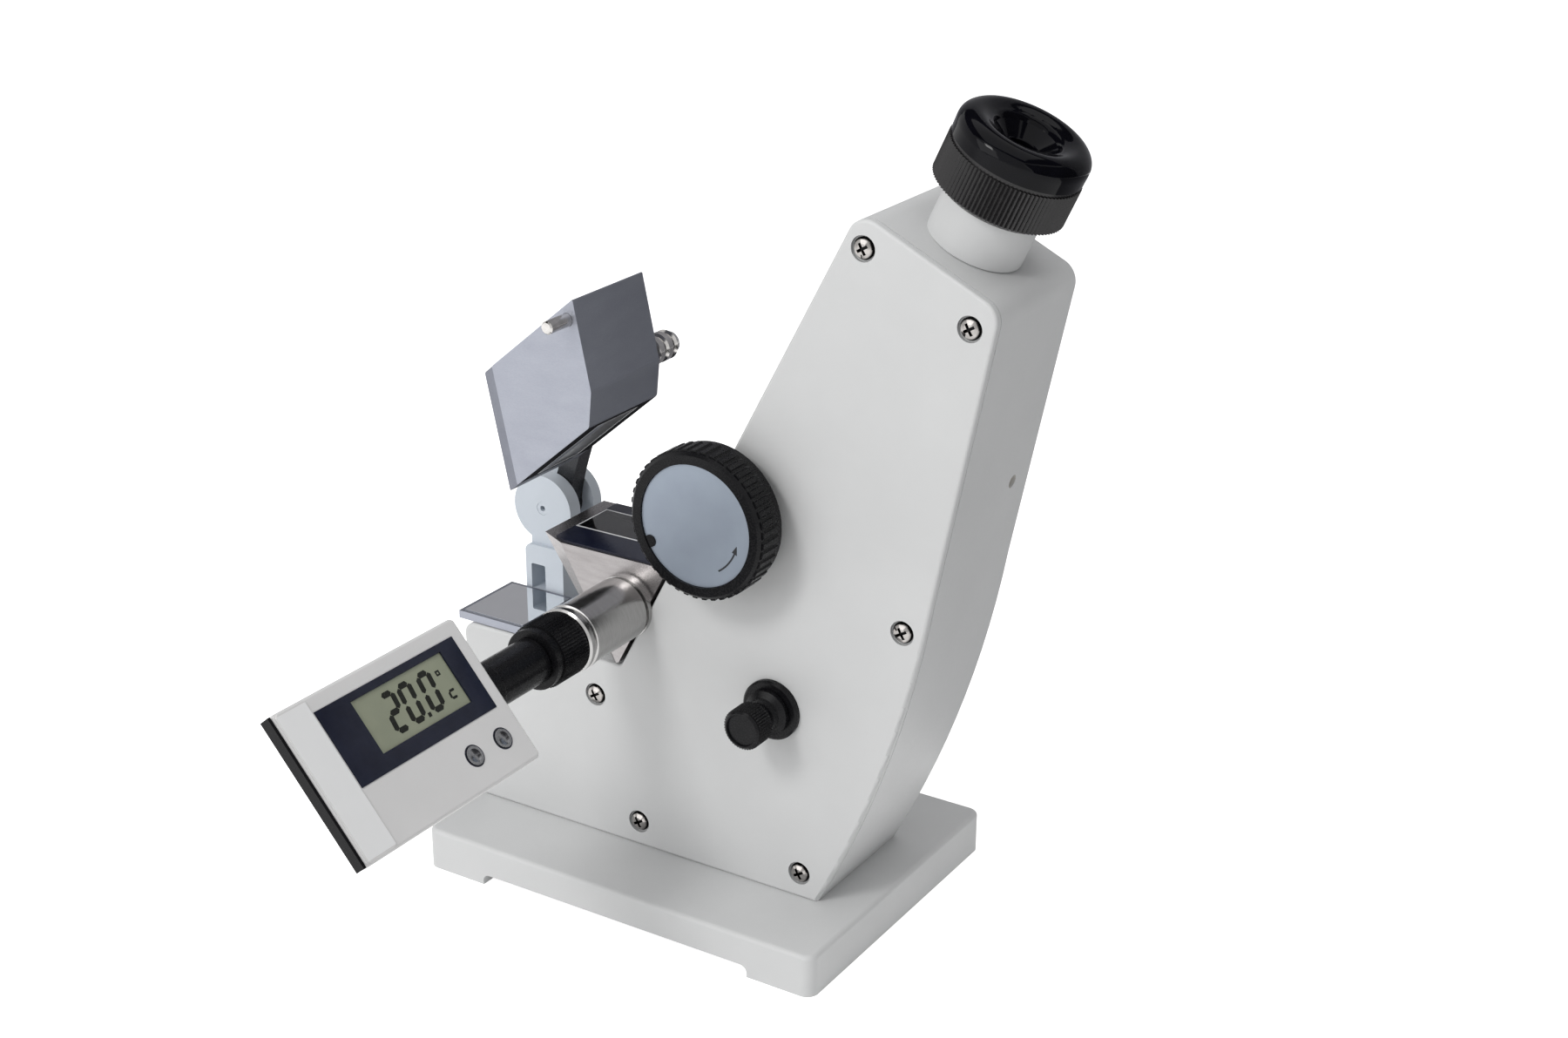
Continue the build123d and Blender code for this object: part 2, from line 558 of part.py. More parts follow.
def prism_seat():
    """V-shaped metal block that holds the measuring prism and the thermometer seat."""
    lean = sin(radians(LEAN)) / cos(radians(LEAN))
    right_top = NOTCH_X + (SEAT_TOP - SHELF) * lean - 0.9
    outline = Polygon((25.0, SEAT_TOP), (right_top, SEAT_TOP), (53.0, 70.2), (51.6, 68.9 + 1.0),
                      align=None)
    seat = slab(outline, FRONT, SEAT_BACK)
    # slanting bevel at the left front corner, widest at the top
    low = Vector(52.4, FRONT, 69.6)
    high = Vector(33.6, FRONT, SEAT_TOP)
    rear = Vector(25.0, FRONT + 4.2, SEAT_TOP)
    edge = (high - low).normalized()
    normal = edge.cross(rear - high).normalized()
    if normal.X > 0:
        normal = -normal
    bevel = Plane(origin=low, x_dir=edge, z_dir=normal).location * Pos(20, 0, 15) * Box(120, 80, 30)
    seat = seat - bevel
    # pocket for the glass, thermometer bore, light window on the left and way out on the right
    pocket = Polygon((30.6, SEAT_TOP + 1), (66.4, SEAT_TOP + 1), (66.4, 99.6), (58.2, 90.6), (45.0, 90.6),
                     (30.6, 99.4), align=None)
    seat = seat - slab(pocket, GLASS_FRONT, GLASS_BACK)
    seat = seat - disc_y(THERMO, 2.6, FRONT - 1, FRONT + 9.5)
    seat = seat - lean_hole(PRISM_HEART, BEAM, 6.4, 2, 40.0)
    side = heading((25.0, SEAT_TOP), (51.6, 69.9))
    out = (cos(radians(side - 90)), 0, sin(radians(side - 90)))
    window = Plane(origin=(38.3, (GLASS_FRONT + GLASS_BACK) / 2, 86.5), x_dir=(0, 1, 0), z_dir=out).location
    seat = seat - window * Box(13.0, 11.0, 16.0)
    for place in LOWER_HOSES:
        seat = seat - disc_y(place, 2.9, SEAT_BACK - 3.0, SEAT_BACK + 1)
    neck = lean_hole(PRISM_HEART, BEAM, 8.4, 16.0, 13.5) - lean_hole(PRISM_HEART, BEAM, 6.4, 2, 40.0)
    wall_line = Polygon((right_top + 60, SEAT_TOP), (right_top - 0.4, SEAT_TOP), (52.6, 70.2), (52.6, 20.0),
                        (right_top + 60, 20.0), align=None)
    return seat + (neck & slab(wall_line, FRONT, BACK))


def refracting_prism():
    """Measuring prism with its polished face uppermost."""
    glass = Polygon((30.8, PRISM_TOP), (66.2, PRISM_TOP), (66.2, 99.8), (58.0, 90.8), (45.2, 90.8),
                    (30.8, 99.6), align=None)
    return slab(glass, GLASS_FRONT, GLASS_BACK)


def prism_frame():
    """Dark sheet frame that seals the glass into the seat."""
    sheet = Polygon((34.3, FRONT + 0.9), (70.4, FRONT + 0.9), (70.4, SEAT_BACK - 0.8),
                    (30.2, SEAT_BACK - 0.8), (30.2, FRONT + 2.6), align=None)
    glass = Pos(48.5, (GLASS_FRONT + GLASS_BACK) / 2) * Rectangle(35.4, GLASS_BACK - GLASS_FRONT)
    return Pos(0, 0, SEAT_TOP) * extrude(sheet - glass, amount=PRISM_TOP - SEAT_TOP - 0.05, dir=(0, 0, 1))


# ---- hinge --------------------------------------------------------------------------------
EAR_FRONT = 54.0
EAR_BACK = 58.9
ARM_BACK = 65.4
REAR_EAR_BACK = 69.6


def hinge_post():
    """Bracket on the shelf with two round ears for the hinge pin and an open window."""
    ear = Pos(*PIVOT) * Circle(10.5)
    neck = Polygon((1.0, 84.0), (12.6, 84.0), (12.6, 92.0), (1.0, 92.0), align=None)
    ears = slab(ear + neck, EAR_FRONT, REAR_EAR_BACK)
    gap = slab(Pos(PIVOT[0], PIVOT[1] + 3.0) * Rectangle(30.0, 26.0), EAR_BACK, ARM_BACK + 0.3)
    column = Polygon((-0.4, SHELF), (13.6, SHELF), (13.6, 86.0), (-0.4, 86.0), align=None)
    bracket = slab(column, EAR_FRONT - 1.6, REAR_EAR_BACK)
    shoulders = bracket.edges().filter_by(Axis.Y).sort_by(Axis.Z)[-2:]
    bracket = fillet(shoulders, 2.2)
    window = slab(Pos(4.3, 75.6) * RectangleRounded(5.2, 8.4, 0.6), EAR_FRONT - 3, BACK)
    return ears - gap + bracket - window - disc_y(PIVOT, 2.05, EAR_FRONT - 1, BACK)


def hinge_pin():
    """Steel pin held in the ears, with the small centre hole at its end."""
    pin = disc_y(PIVOT, 2.0, EAR_FRONT + 0.1, REAR_EAR_BACK)
    return pin - disc_y(PIVOT, 0.9, EAR_FRONT, EAR_FRONT + 3.0)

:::

Directive
All of the lines above must be returned exactly.

The solution
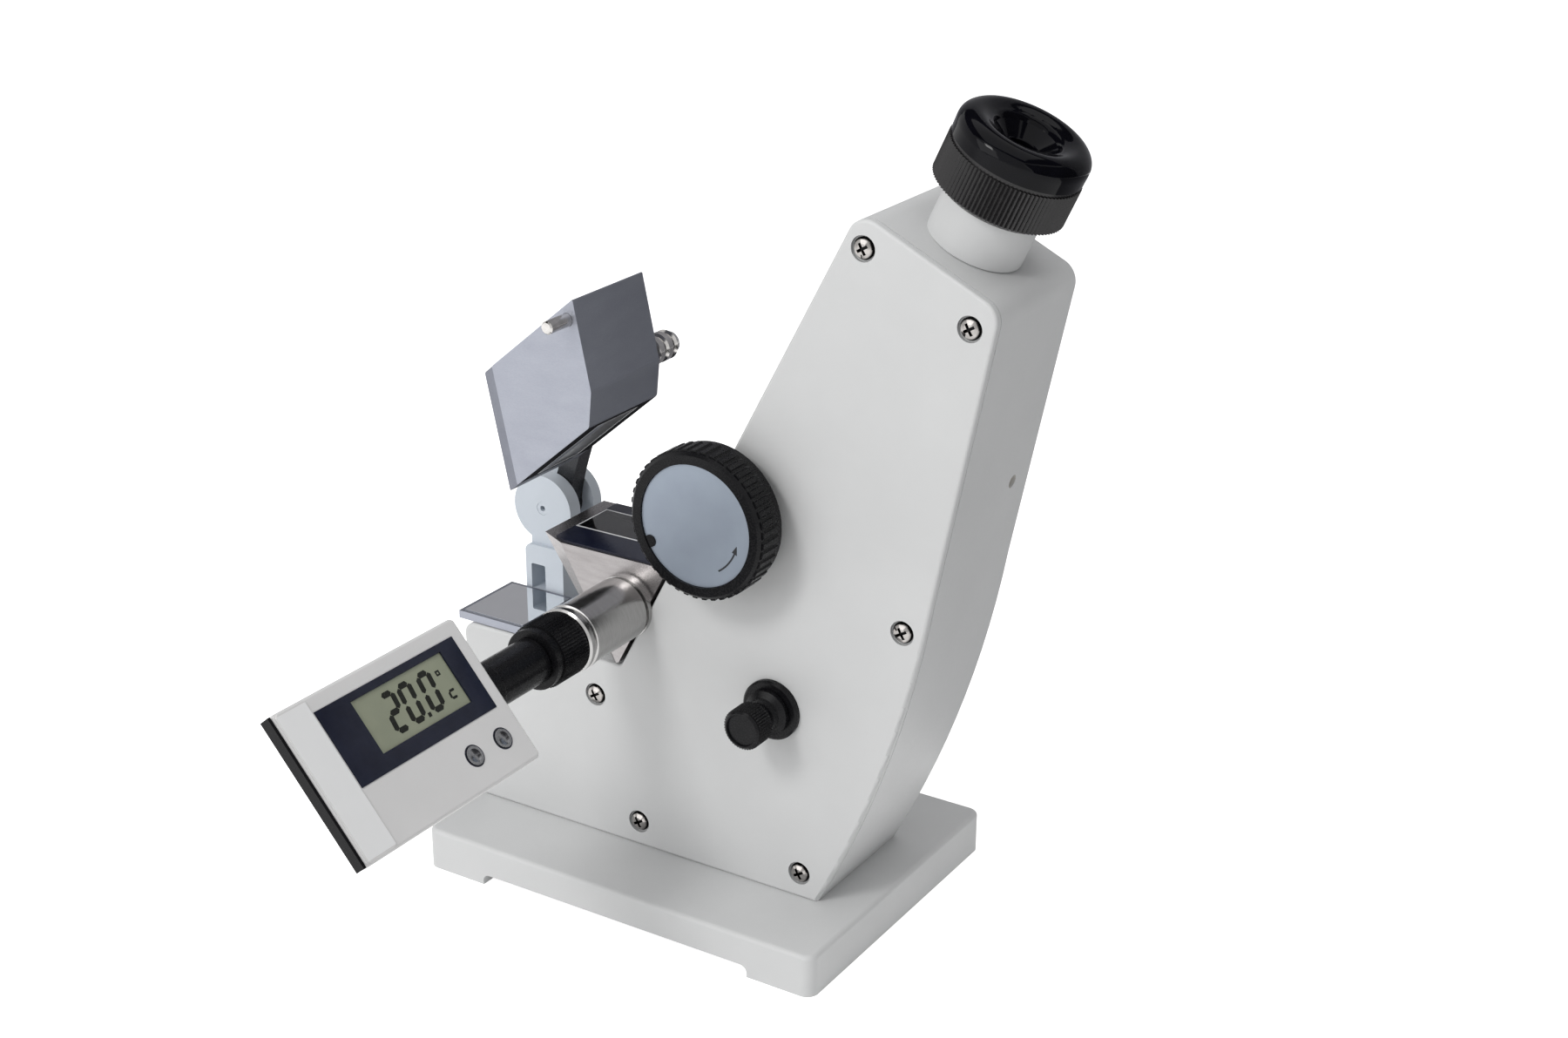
Continue the build123d and Blender code for this object: part 2, from line 558 of part.py. More parts follow.
def prism_seat():
    """V-shaped metal block that holds the measuring prism and the thermometer seat."""
    lean = sin(radians(LEAN)) / cos(radians(LEAN))
    right_top = NOTCH_X + (SEAT_TOP - SHELF) * lean - 0.9
    outline = Polygon((25.0, SEAT_TOP), (right_top, SEAT_TOP), (53.0, 70.2), (51.6, 68.9 + 1.0),
                      align=None)
    seat = slab(outline, FRONT, SEAT_BACK)
    # slanting bevel at the left front corner, widest at the top
    low = Vector(52.4, FRONT, 69.6)
    high = Vector(33.6, FRONT, SEAT_TOP)
    rear = Vector(25.0, FRONT + 4.2, SEAT_TOP)
    edge = (high - low).normalized()
    normal = edge.cross(rear - high).normalized()
    if normal.X > 0:
        normal = -normal
    bevel = Plane(origin=low, x_dir=edge, z_dir=normal).location * Pos(20, 0, 15) * Box(120, 80, 30)
    seat = seat - bevel
    # pocket for the glass, thermometer bore, light window on the left and way out on the right
    pocket = Polygon((30.6, SEAT_TOP + 1), (66.4, SEAT_TOP + 1), (66.4, 99.6), (58.2, 90.6), (45.0, 90.6),
                     (30.6, 99.4), align=None)
    seat = seat - slab(pocket, GLASS_FRONT, GLASS_BACK)
    seat = seat - disc_y(THERMO, 2.6, FRONT - 1, FRONT + 9.5)
    seat = seat - lean_hole(PRISM_HEART, BEAM, 6.4, 2, 40.0)
    side = heading((25.0, SEAT_TOP), (51.6, 69.9))
    out = (cos(radians(side - 90)), 0, sin(radians(side - 90)))
    window = Plane(origin=(38.3, (GLASS_FRONT + GLASS_BACK) / 2, 86.5), x_dir=(0, 1, 0), z_dir=out).location
    seat = seat - window * Box(13.0, 11.0, 16.0)
    for place in LOWER_HOSES:
        seat = seat - disc_y(place, 2.9, SEAT_BACK - 3.0, SEAT_BACK + 1)
    neck = lean_hole(PRISM_HEART, BEAM, 8.4, 16.0, 13.5) - lean_hole(PRISM_HEART, BEAM, 6.4, 2, 40.0)
    wall_line = Polygon((right_top + 60, SEAT_TOP), (right_top - 0.4, SEAT_TOP), (52.6, 70.2), (52.6, 20.0),
                        (right_top + 60, 20.0), align=None)
    return seat + (neck & slab(wall_line, FRONT, BACK))


def refracting_prism():
    """Measuring prism with its polished face uppermost."""
    glass = Polygon((30.8, PRISM_TOP), (66.2, PRISM_TOP), (66.2, 99.8), (58.0, 90.8), (45.2, 90.8),
                    (30.8, 99.6), align=None)
    return slab(glass, GLASS_FRONT, GLASS_BACK)


def prism_frame():
    """Dark sheet frame that seals the glass into the seat."""
    sheet = Polygon((34.3, FRONT + 0.9), (70.4, FRONT + 0.9), (70.4, SEAT_BACK - 0.8),
                    (30.2, SEAT_BACK - 0.8), (30.2, FRONT + 2.6), align=None)
    glass = Pos(48.5, (GLASS_FRONT + GLASS_BACK) / 2) * Rectangle(35.4, GLASS_BACK - GLASS_FRONT)
    return Pos(0, 0, SEAT_TOP) * extrude(sheet - glass, amount=PRISM_TOP - SEAT_TOP - 0.05, dir=(0, 0, 1))


# ---- hinge --------------------------------------------------------------------------------
EAR_FRONT = 54.0
EAR_BACK = 58.9
ARM_BACK = 65.4
REAR_EAR_BACK = 69.6


def hinge_post():
    """Bracket on the shelf with two round ears for the hinge pin and an open window."""
    ear = Pos(*PIVOT) * Circle(10.5)
    neck = Polygon((1.0, 84.0), (12.6, 84.0), (12.6, 92.0), (1.0, 92.0), align=None)
    ears = slab(ear + neck, EAR_FRONT, REAR_EAR_BACK)
    gap = slab(Pos(PIVOT[0], PIVOT[1] + 3.0) * Rectangle(30.0, 26.0), EAR_BACK, ARM_BACK + 0.3)
    column = Polygon((-0.4, SHELF), (13.6, SHELF), (13.6, 86.0), (-0.4, 86.0), align=None)
    bracket = slab(column, EAR_FRONT - 1.6, REAR_EAR_BACK)
    shoulders = bracket.edges().filter_by(Axis.Y).sort_by(Axis.Z)[-2:]
    bracket = fillet(shoulders, 2.2)
    window = slab(Pos(4.3, 75.6) * RectangleRounded(5.2, 8.4, 0.6), EAR_FRONT - 3, BACK)
    return ears - gap + bracket - window - disc_y(PIVOT, 2.05, EAR_FRONT - 1, BACK)


def hinge_pin():
    """Steel pin held in the ears, with the small centre hole at its end."""
    pin = disc_y(PIVOT, 2.0, EAR_FRONT + 0.1, REAR_EAR_BACK)
    return pin - disc_y(PIVOT, 0.9, EAR_FRONT, EAR_FRONT + 3.0)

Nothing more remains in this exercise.